Bumrah puts pad forward to the wrong un, doesn’t bother reviewing, shakes his head as he walks briskly off.
44th over: India 213-7 (Suryakumar 13, Bumrah 1 ) “Hi Tanya. We’ve been waiting all tournament for a genuine classic, so why not the final?I’m calling SUPER OVER right now.” Simon McMahon, can you get that message to the crowd? They are looking desperately worried. As they should, as Shami slogs and edges behind. Two runs and a wicket from the immaculate Starc.
A fourth catch for Inglis, a common or garden swing and nick from Shami.
43rd over: India 211-6 (Suryakumar 12, Shami 6) Suryakumar takes a single from Cummins first ball, Shami swings and misses like your uncle at the swingball after a heavy lunch. Suryakumar hits Cummins into his own thigh, then flicks – in the air, safe, but just for a single.

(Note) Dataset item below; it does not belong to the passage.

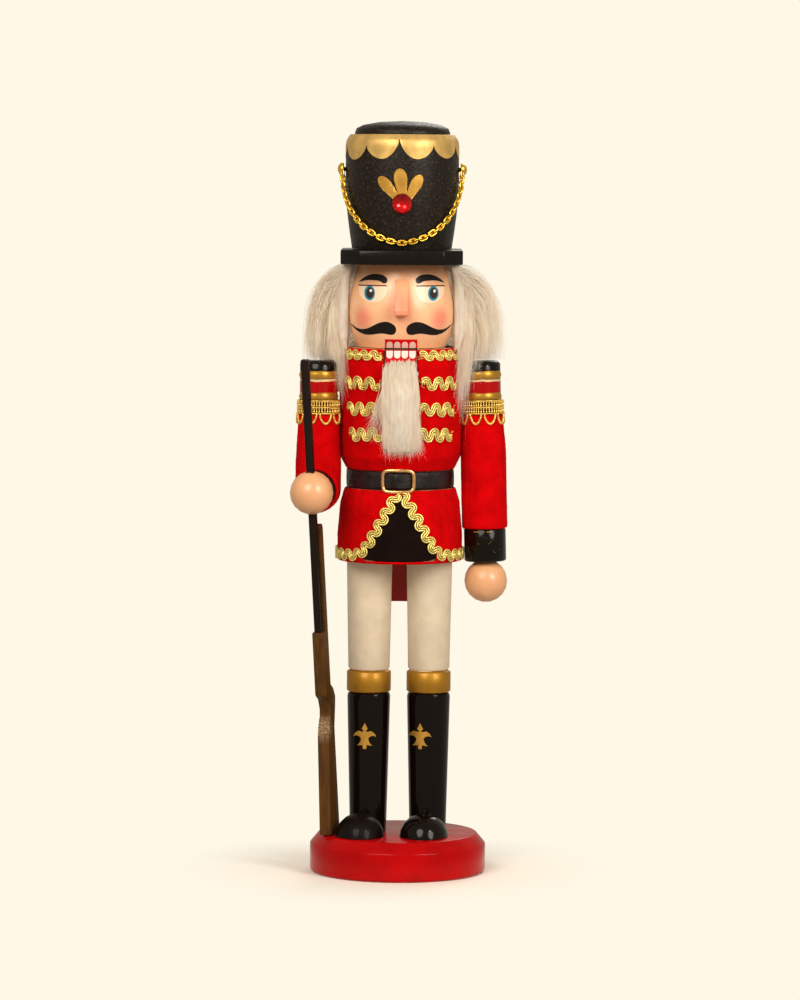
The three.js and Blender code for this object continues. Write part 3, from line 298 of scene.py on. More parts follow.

42nd over: India 207-6 (Suryakumar 10, Shami 4) Starc approaches, his long legs and strangely heavy tread. Starts with a wide that floats legside. The crowd applaud gratefully. Suryakumar goes to slice away; backward point snatches it up. Then the wicket, from a piece of art from Starc. Humph says Shami, who angles the ball away for four. Shades of the 2019 World Cup final this, when New Zealand notched up 241-8.
Rahul tips his head up to the sky in despair. A beauty from Starc, just straightens and Rahul kisses it behind into the waiting gloves of Inglis.
41st over: India 200-5 (Rahul 66, Suryakumar 9) As a sea of blue shirts gazes down, Zampa reels in. The crowd nervously acknowledge the 200 – not such a sure thing any more. Three from the over. Just 11 fours and three sixes in the innings.
40th over: India 197-5 (Rahul 64, Suryakumar 8) Hazlewood for his eighth. A half stop at midwicket turns potential four to stingy one. Five singles from the over. 45-1 between overs 30-40. Here we go then, the final ten. What do India aim for?
“I know this sounds like early expectation management but when Glen Maxwell’s darts go for just one in an over, at the 37th over, the pitch is clearly no gimme,” writes Gervase Green. “Which I guess also explains why Capn’ Pat sent them in.”